▸ Task requirements
Using the data beneath, show every line that includes the word "axes".

▸ Data lines
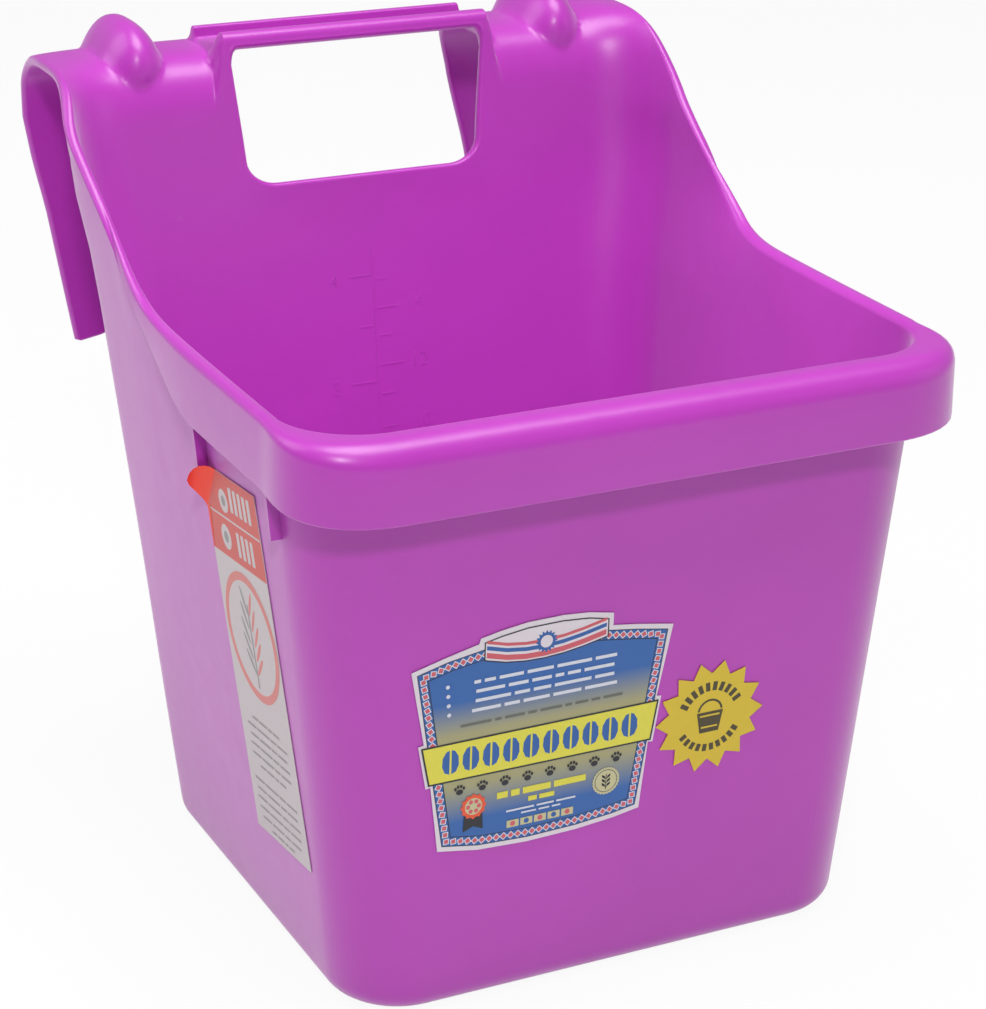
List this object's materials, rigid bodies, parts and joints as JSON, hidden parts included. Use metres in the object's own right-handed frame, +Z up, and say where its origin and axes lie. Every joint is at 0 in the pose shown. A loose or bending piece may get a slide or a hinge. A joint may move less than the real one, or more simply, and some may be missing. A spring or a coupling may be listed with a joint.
{
  "type": "hook-over feeder",
  "caption": "Tapered purple plastic feed bucket with a rolled lip, whose back climbs into two broad hooks that hang over a rail, with a hand window and bar between them.",
  "frame": {"origin": "centre of the tub's base, on the plane it stands on", "axes": "+Z up, -Y to the front of the feeder, away from the hooks, +X to the right of someone who stands at its front and looks at it along +Y"},
  "size_m": [0.3116, 0.3701, 0.365],
  "materials": {
    "purple_polyethylene": "injection-moulded polyethylene, satin gloss",
    "front_label_film": "printed vinyl sticker, glossy",
    "burst_label_film": "printed vinyl sticker, glossy",
    "side_label_paper": "coated paper sticker, matt"
  },
  "bodies": {
    "root": {"feeder_body": "purple_polyethylene", "front_label": "front_label_film", "burst_label": "burst_label_film", "side_label": "side_label_paper"}
  },
  "joints": []
}
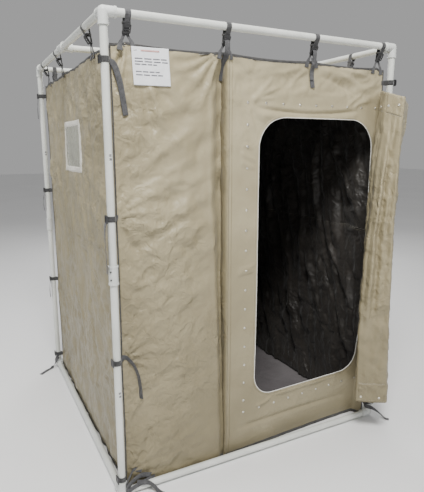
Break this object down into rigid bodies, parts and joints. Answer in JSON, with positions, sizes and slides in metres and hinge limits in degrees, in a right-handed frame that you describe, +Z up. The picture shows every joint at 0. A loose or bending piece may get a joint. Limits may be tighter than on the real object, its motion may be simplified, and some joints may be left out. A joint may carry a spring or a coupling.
{
  "type": "walk-in 3d printer enclosure tent",
  "caption": "Walk-in fabric enclosure with a fold-open door flap and side window, strapped inside a free-standing box frame of plastic pipe.",
  "frame": {"origin": "centre of the box frame's plan, on the ground under the tent floor", "axes": "+X to the right along the front, +Y to the back, +Z up; the door faces -Y"},
  "size_m": [1.809, 1.8585, 2.175],
  "materials": {
    "pipe": "satin white extruded PVC pipe",
    "fitting": "satin white moulded PVC",
    "screw": "black pan-head screw",
    "tent_cloth": "tan coated nylon, light sheen, crumpled",
    "floor_cloth": "grey coated groundsheet",
    "window_film": "cloudy vinyl film",
    "window_tape": "cream woven tape",
    "card": "white laminated card",
    "binding": "black binding tape",
    "webbing": "charcoal nylon webbing",
    "buckle": "black acetal",
    "stud": "nickel press stud"
  },
  "bodies": {
    "root": {"back_wall": "tent_cloth", "bottom_corner_fittings": "fitting", "bottom_rail_back": "pipe", "bottom_rail_front": "pipe", "bottom_rail_left": "pipe", "bottom_rail_right": "pipe", "coupling_screws": "screw", "cross_beam": "pipe", "cross_beam_tees": "fitting", "door_opening_hem": "tent_cloth", "door_panel": "tent_cloth", "edge_binding": "binding", "flap_hinge_tape": "tent_cloth", "front_left_panel": "tent_cloth", "hanging_straps": "webbing", "left_wall": "tent_cloth", "notice_card": "card", "other_strap_buckles": "buckle", "post_back_left_lower": "pipe", "post_back_left_upper": "pipe", "post_back_right_lower": "pipe", "post_back_right_upper": "pipe", "post_couplings": "fitting", "post_front_left_lower": "pipe", "post_front_left_upper": "pipe", "post_front_right_lower": "pipe", "post_front_right_upper": "pipe", "press_studs": "stud", "right_wall": "tent_cloth", "strap_anchors": "webbing", "strap_tails": "webbing", "tent_floor": "floor_cloth", "tent_roof": "tent_cloth", "top_corner_fittings": "fitting", "top_rail_back": "pipe", "top_rail_front": "pipe", "top_rail_left_back_half": "pipe", "top_rail_left_front_half": "pipe", "top_rail_right_back_half": "pipe", "top_rail_right_front_half": "pipe", "window_pane": "window_film", "window_tape_frame": "window_tape"},
    "door_flap_a": {"door_flap_panel_a": "tent_cloth", "snap_caps_a": "stud"},
    "door_flap_b": {"door_flap_panel_b": "tent_cloth", "snap_caps_b": "stud"},
    "door_flap_c": {"door_flap_panel_c": "tent_cloth", "snap_caps_c": "stud"},
    "door_flap_d": {"door_flap_panel_d": "tent_cloth", "snap_caps_d": "stud"},
    "door_flap_e": {"door_flap_panel_e": "tent_cloth", "snap_caps_e": "stud"},
    "rail_buckle_1": {"rail_buckle_1": "buckle"},
    "post_buckle_1": {"post_buckle_1": "buckle"},
    "rail_buckle_2": {"rail_buckle_2": "buckle"},
    "post_buckle_2": {"post_buckle_2": "buckle"},
    "rail_buckle_3": {"rail_buckle_3": "buckle"},
    "post_buckle_3": {"post_buckle_3": "buckle"},
    "rail_buckle_4": {"rail_buckle_4": "buckle"},
    "post_buckle_4": {"post_buckle_4": "buckle"}
  },
  "joints": [
    {"name": "door_hinge", "type": "hinge", "parent": "root", "child": "door_flap_a", "pos_m": [0.7465, -0.794, 1.0415], "axis": [0, 0, 1], "range_deg": [-38, 0]},
    {"name": "flap_fold_1", "type": "hinge", "parent": "door_flap_a", "child": "door_flap_b", "pos_m": [0.58471, -0.92802, 1.0415], "axis": [0, 0, 1], "range_deg": [-107.05, 0]},
    {"name": "flap_fold_2", "type": "hinge", "parent": "door_flap_b", "child": "door_flap_c", "pos_m": [0.72069, -1.02323, 1.0415], "axis": [0, 0, 1], "range_deg": [-84.05, 0]},
    {"name": "flap_fold_3", "type": "hinge", "parent": "door_flap_c", "child": "door_flap_d", "pos_m": [0.84403, -0.88135, 1.0415], "axis": [0, 0, 1], "range_deg": [-173.05, 0]},
    {"name": "flap_fold_4", "type": "hinge", "parent": "door_flap_d", "child": "door_flap_e", "pos_m": [0.71858, -0.97815, 1.0415], "axis": [0, 0, 1], "range_deg": [0, 160.05]},
    {"name": "rail_buckle_1_tilt", "type": "hinge", "parent": "root", "child": "rail_buckle_1", "pos_m": [-0.6855, -0.79546, 2.08527], "axis": [1, 0, 0], "range_deg": [0, 45]},
    {"name": "rail_buckle_2_tilt", "type": "hinge", "parent": "root", "child": "rail_buckle_2", "pos_m": [-0.2255, -0.79546, 2.08527], "axis": [1, 0, 0], "range_deg": [0, 45]},
    {"name": "rail_buckle_3_tilt", "type": "hinge", "parent": "root", "child": "rail_buckle_3", "pos_m": [0.2665, -0.79546, 2.08527], "axis": [1, 0, 0], "range_deg": [0, 45]},
    {"name": "rail_buckle_4_tilt", "type": "hinge", "parent": "root", "child": "rail_buckle_4", "pos_m": [0.7055, -0.79546, 2.08527], "axis": [1, 0, 0], "range_deg": [0, 45]},
    {"name": "post_buckle_1_tilt", "type": "hinge", "parent": "root", "child": "post_buckle_1", "pos_m": [-0.8057, -0.798, 0.0945], "axis": [0, 0, -1], "range_deg": [0, 45]},
    {"name": "post_buckle_2_tilt", "type": "hinge", "parent": "root", "child": "post_buckle_2", "pos_m": [-0.8057, -0.798, 0.6825], "axis": [0, 0, -1], "range_deg": [0, 45]},
    {"name": "post_buckle_3_tilt", "type": "hinge", "parent": "root", "child": "post_buckle_3", "pos_m": [-0.8057, -0.798, 1.3325], "axis": [0, 0, -1], "range_deg": [0, 45]},
    {"name": "post_buckle_4_tilt", "type": "hinge", "parent": "root", "child": "post_buckle_4", "pos_m": [-0.8057, -0.798, 1.9725], "axis": [0, 0, -1], "range_deg": [0, 45]}
  ],
  "couplings": [
    {"joint": "flap_fold_1", "follows": "door_hinge", "ratio": 2.8158},
    {"joint": "flap_fold_2", "follows": "door_hinge", "ratio": 2.2105},
    {"joint": "flap_fold_3", "follows": "door_hinge", "ratio": 4.5526},
    {"joint": "flap_fold_4", "follows": "door_hinge", "ratio": -4.2105}
  ]
}
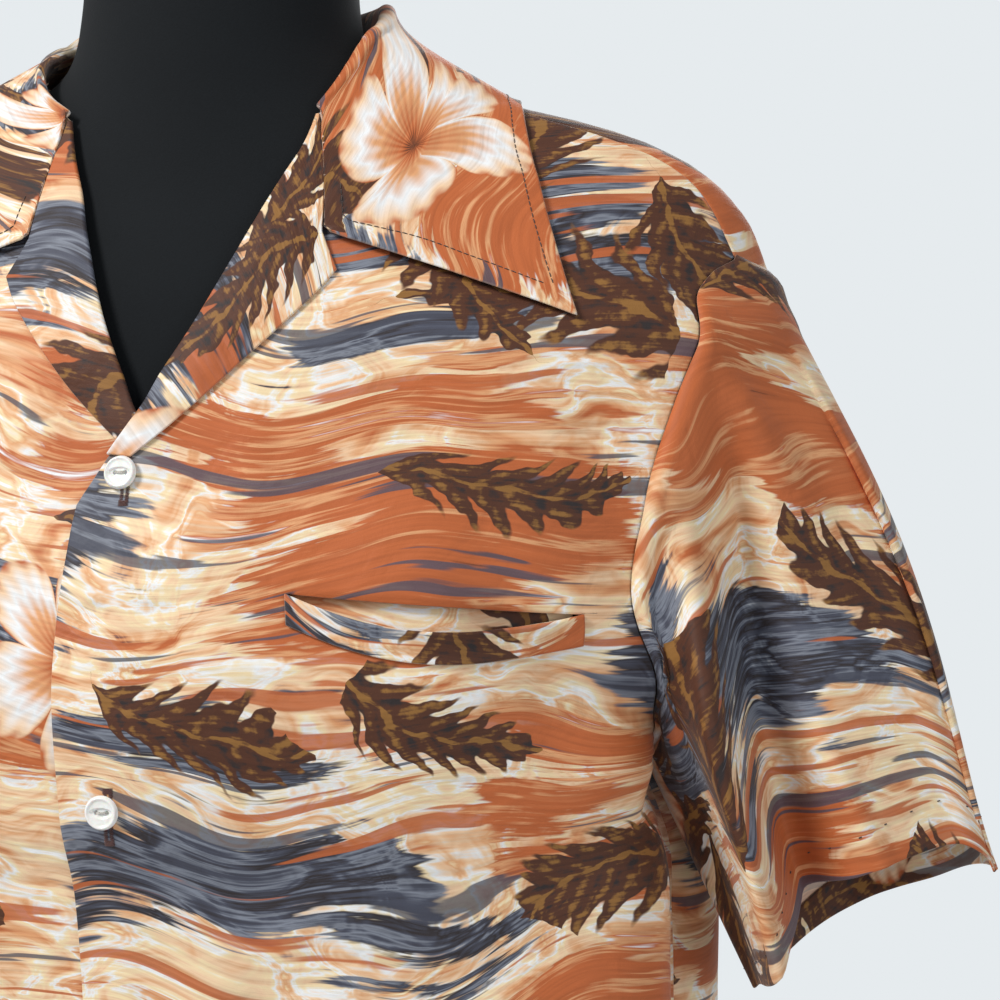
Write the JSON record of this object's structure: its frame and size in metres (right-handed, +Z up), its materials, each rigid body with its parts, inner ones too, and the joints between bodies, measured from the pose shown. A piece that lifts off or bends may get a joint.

▸ Exercise solution
List this object's materials, rigid bodies, parts and joints as JSON, hidden parts included. Use metres in the object's own right-handed frame, +Z up, and say where its origin and axes lie. Every joint is at 0 in the pose shown. A loose or bending piece may get a slide or a hinge. A joint may move less than the real one, or more simply, and some may be missing. A spring or a coupling may be listed with a joint.
  "frame": {"origin": "centre of the tub's base, on the plane it stands on", "axes": "+Z up, -Y to the front of the feeder, away from the hooks, +X to the right of someone who stands at its front and looks at it along +Y"},
  "frame": {"origin": "centre of the box frame's plan, on the ground under the tent floor", "axes": "+X to the right along the front, +Y to the back, +Z up; the door faces -Y"},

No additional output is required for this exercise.